- _GIVEN EXERCISE_
Every entry here needs to be repeated exactly.

╭─ STORED ROWS

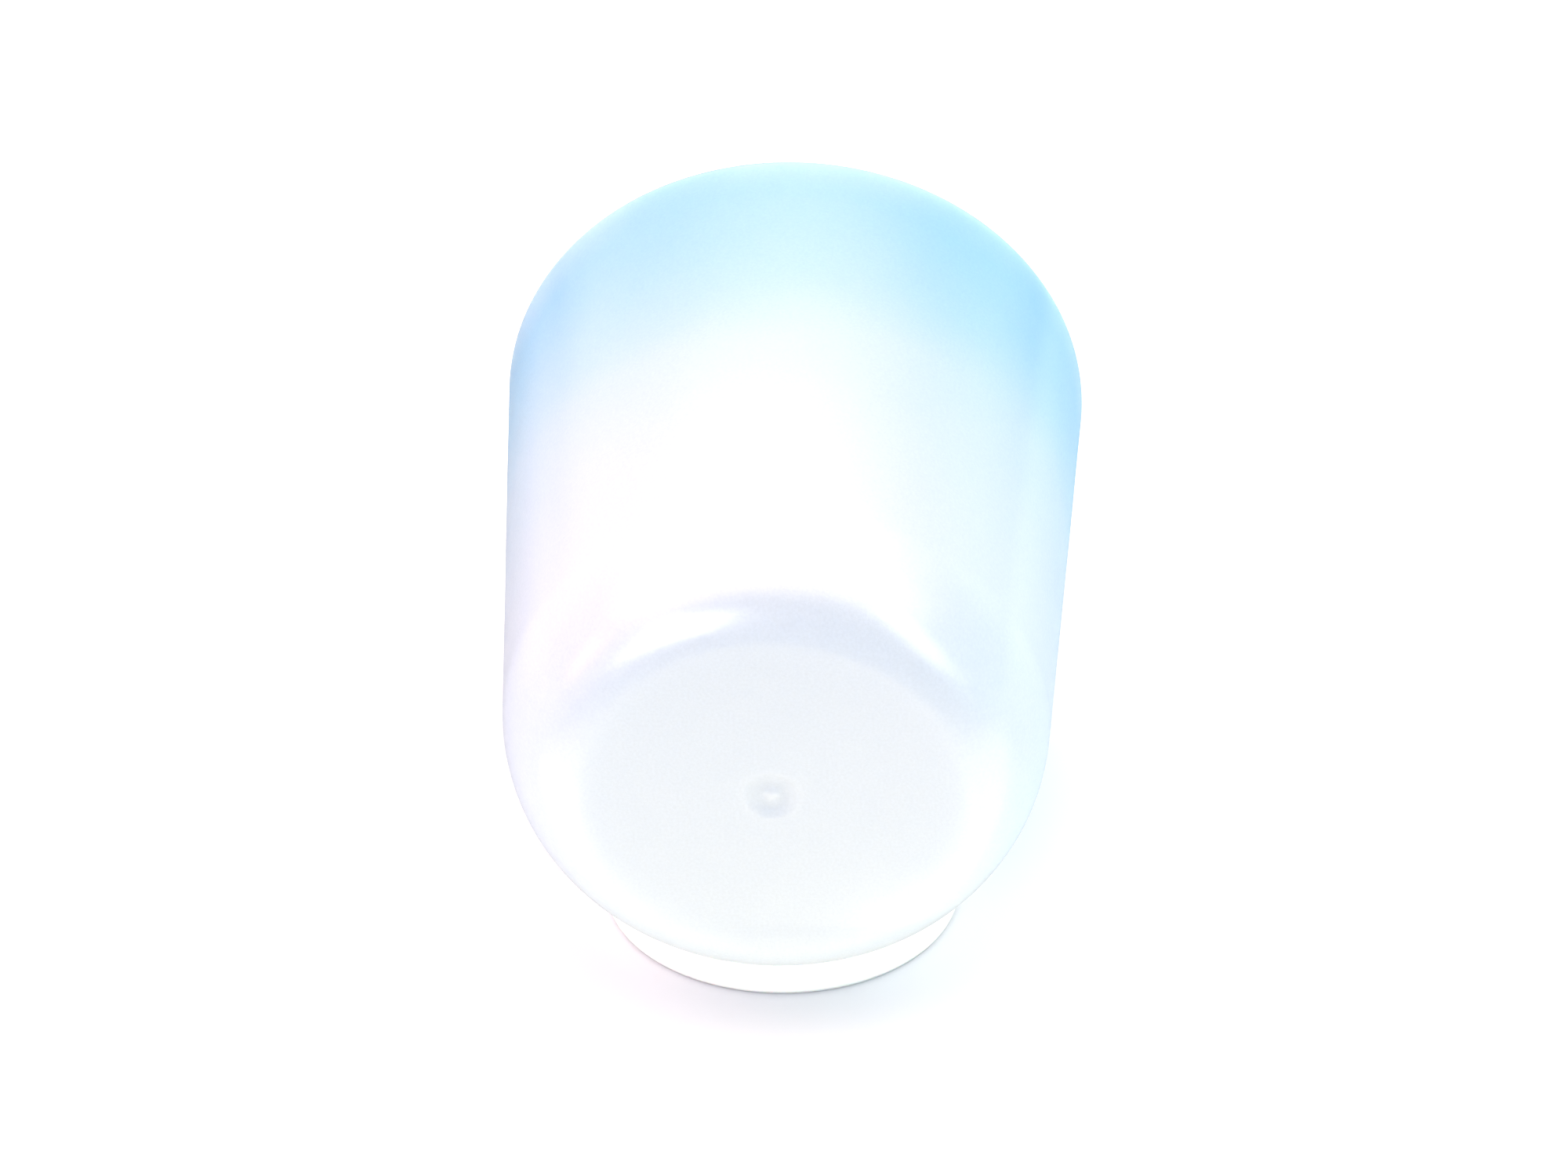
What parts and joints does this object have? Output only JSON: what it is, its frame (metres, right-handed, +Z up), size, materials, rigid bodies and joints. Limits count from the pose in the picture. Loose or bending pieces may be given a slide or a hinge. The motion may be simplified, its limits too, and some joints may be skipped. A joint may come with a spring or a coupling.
{
  "type": "guitar slide",
  "caption": "Short frosted glass guitar slide with a closed, rounded end, a finger bore and a blue fade at the open mouth, lying on its side on a low white rest ring.",
  "frame": {"origin": "middle of the part's footprint, on the table the ring lies on", "axes": "+Z up; -Y the way the closed end faces; +Y the way the open mouth faces; the slide lies on its side along Y"},
  "size_m": [0.029, 0.0338, 0.0319],
  "materials": {
    "frosted_glass": "satin frosted glass, white at the closed end, tinted light blue over the half nearest the open mouth",
    "white_rubber": "soft off-white silicone rubber, satin"
  },
  "bodies": {
    "ring": {"rest_ring": "white_rubber"},
    "slide": {"slide_body": "frosted_glass"}
  },
  "joints": [
    {"name": "lift_off", "type": "slide", "parent": "ring", "child": "slide", "axis": [0, 0, 1], "range_m": [0, 0.04]}
  ]
}
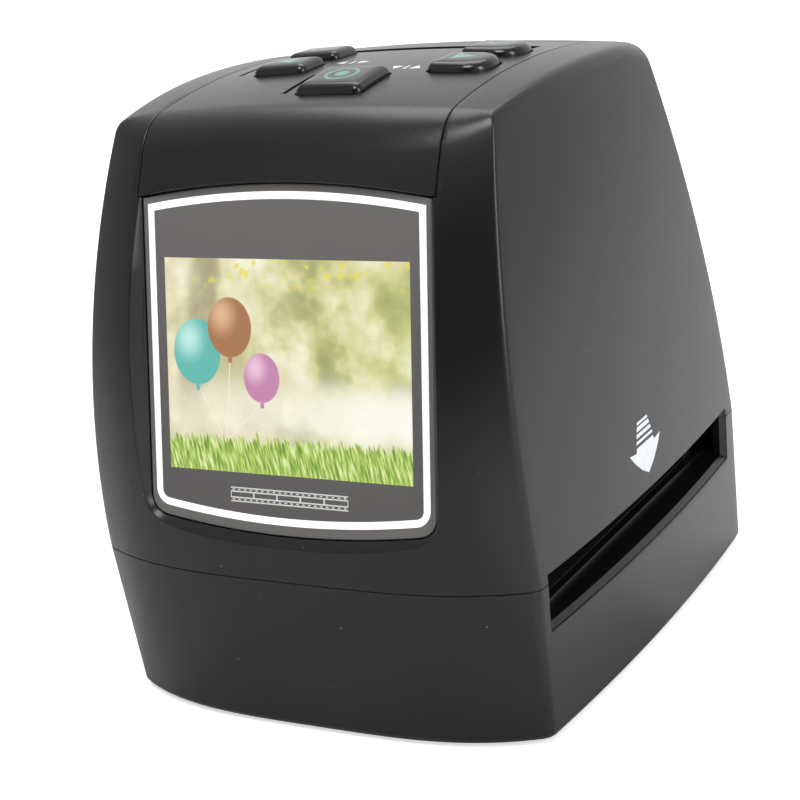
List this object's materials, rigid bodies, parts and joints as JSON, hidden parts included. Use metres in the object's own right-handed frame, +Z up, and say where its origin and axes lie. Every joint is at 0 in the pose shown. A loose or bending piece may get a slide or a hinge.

╰─

- _TASK OUTPUT_
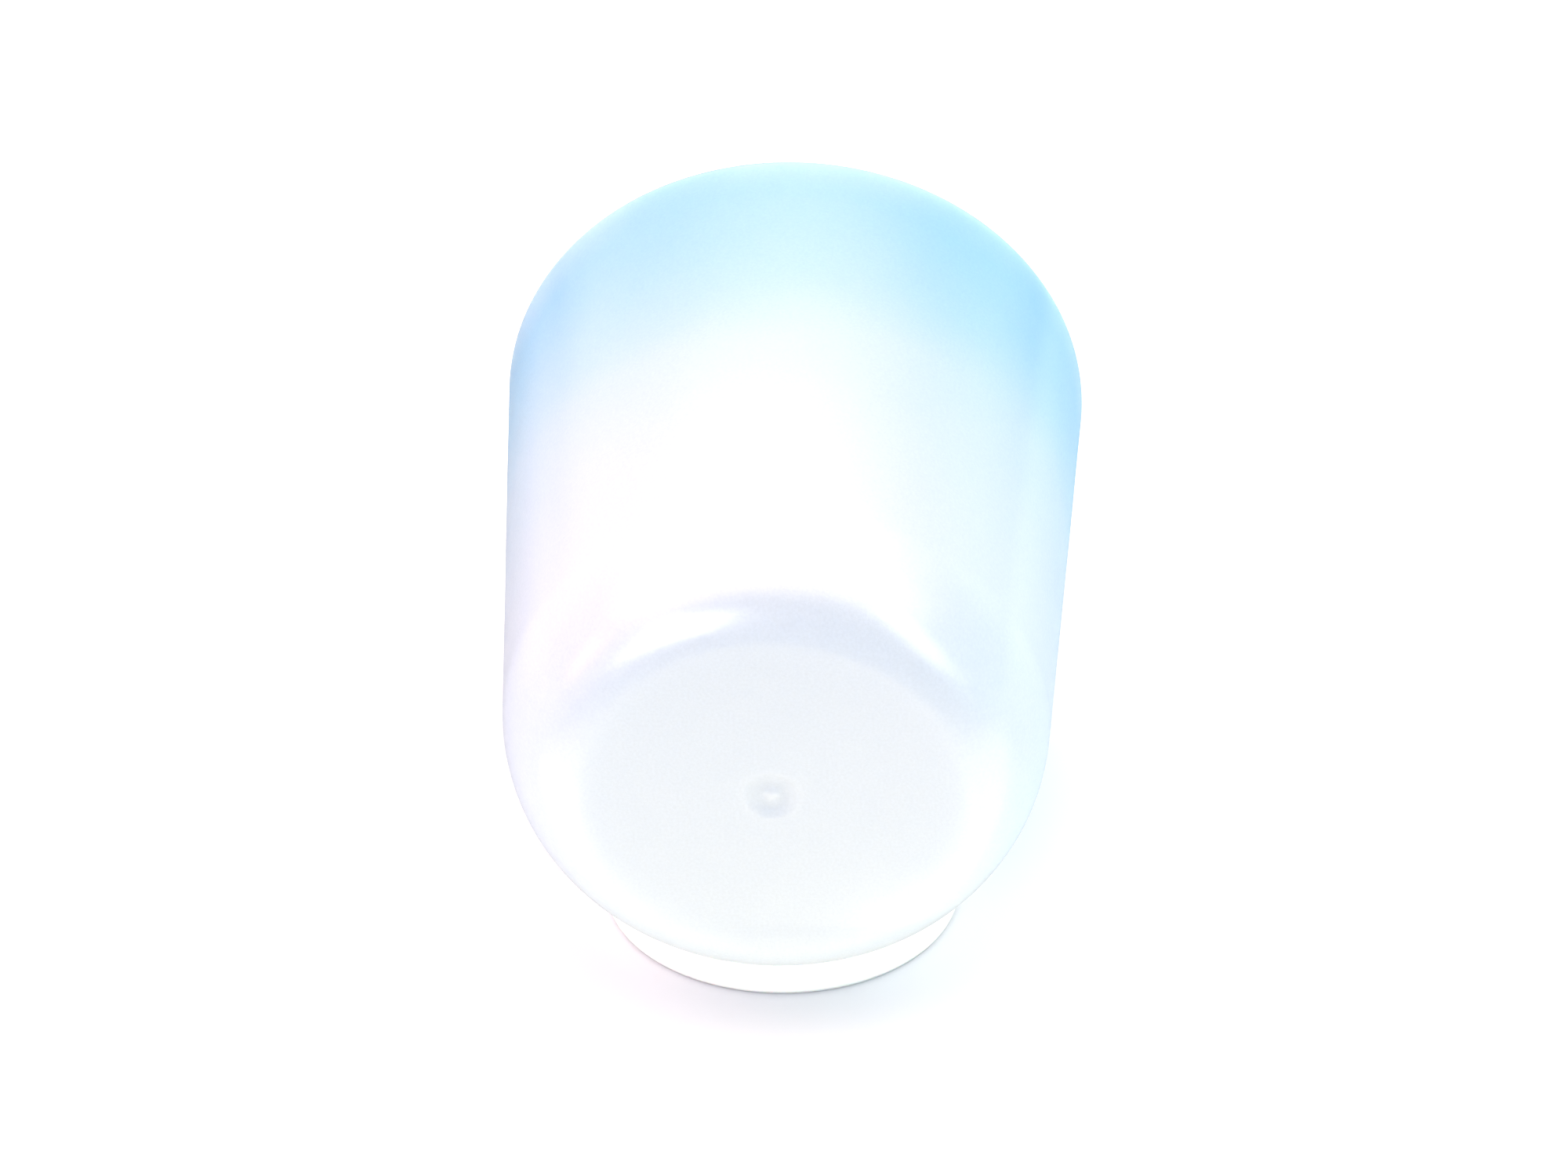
What parts and joints does this object have? Output only JSON: what it is, its frame (metres, right-handed, +Z up), size, materials, rigid bodies and joints. Limits count from the pose in the picture. Loose or bending pieces may be given a slide or a hinge. The motion may be simplified, its limits too, and some joints may be skipped. A joint may come with a spring or a coupling.
{
  "type": "guitar slide",
  "caption": "Short frosted glass guitar slide with a closed, rounded end, a finger bore and a blue fade at the open mouth, lying on its side on a low white rest ring.",
  "frame": {"origin": "middle of the part's footprint, on the table the ring lies on", "axes": "+Z up; -Y the way the closed end faces; +Y the way the open mouth faces; the slide lies on its side along Y"},
  "size_m": [0.029, 0.0338, 0.0319],
  "materials": {
    "frosted_glass": "satin frosted glass, white at the closed end, tinted light blue over the half nearest the open mouth",
    "white_rubber": "soft off-white silicone rubber, satin"
  },
  "bodies": {
    "ring": {"rest_ring": "white_rubber"},
    "slide": {"slide_body": "frosted_glass"}
  },
  "joints": [
    {"name": "lift_off", "type": "slide", "parent": "ring", "child": "slide", "axis": [0, 0, 1], "range_m": [0, 0.04]}
  ]
}
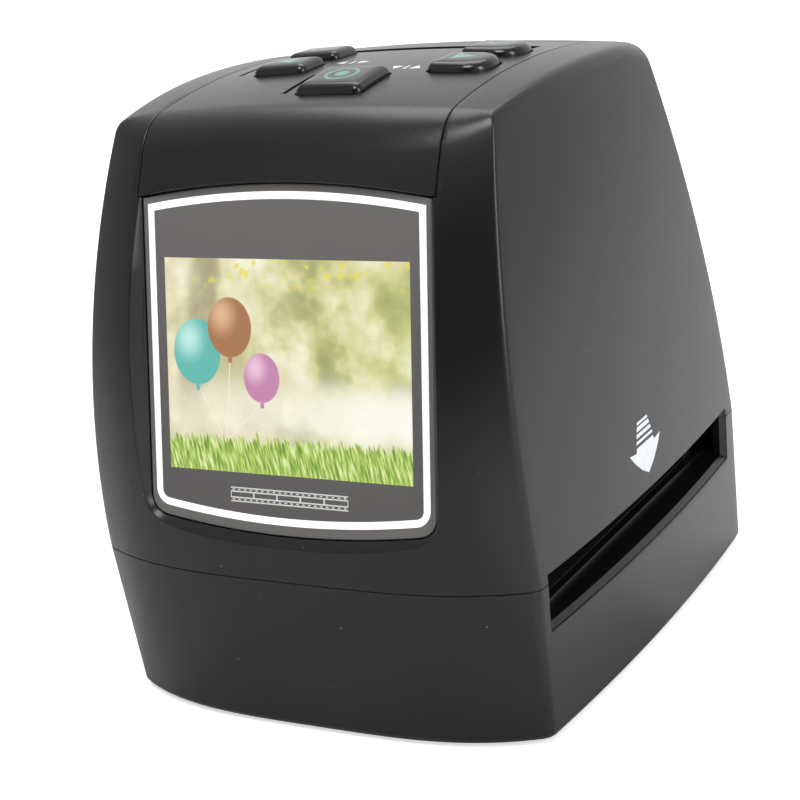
List this object's materials, rigid bodies, parts and joints as JSON, hidden parts included. Use metres in the object's own right-handed frame, +Z up, and say where its origin and axes lie. Every joint is at 0 in the pose shown. A loose or bending piece may get a slide or a hinge.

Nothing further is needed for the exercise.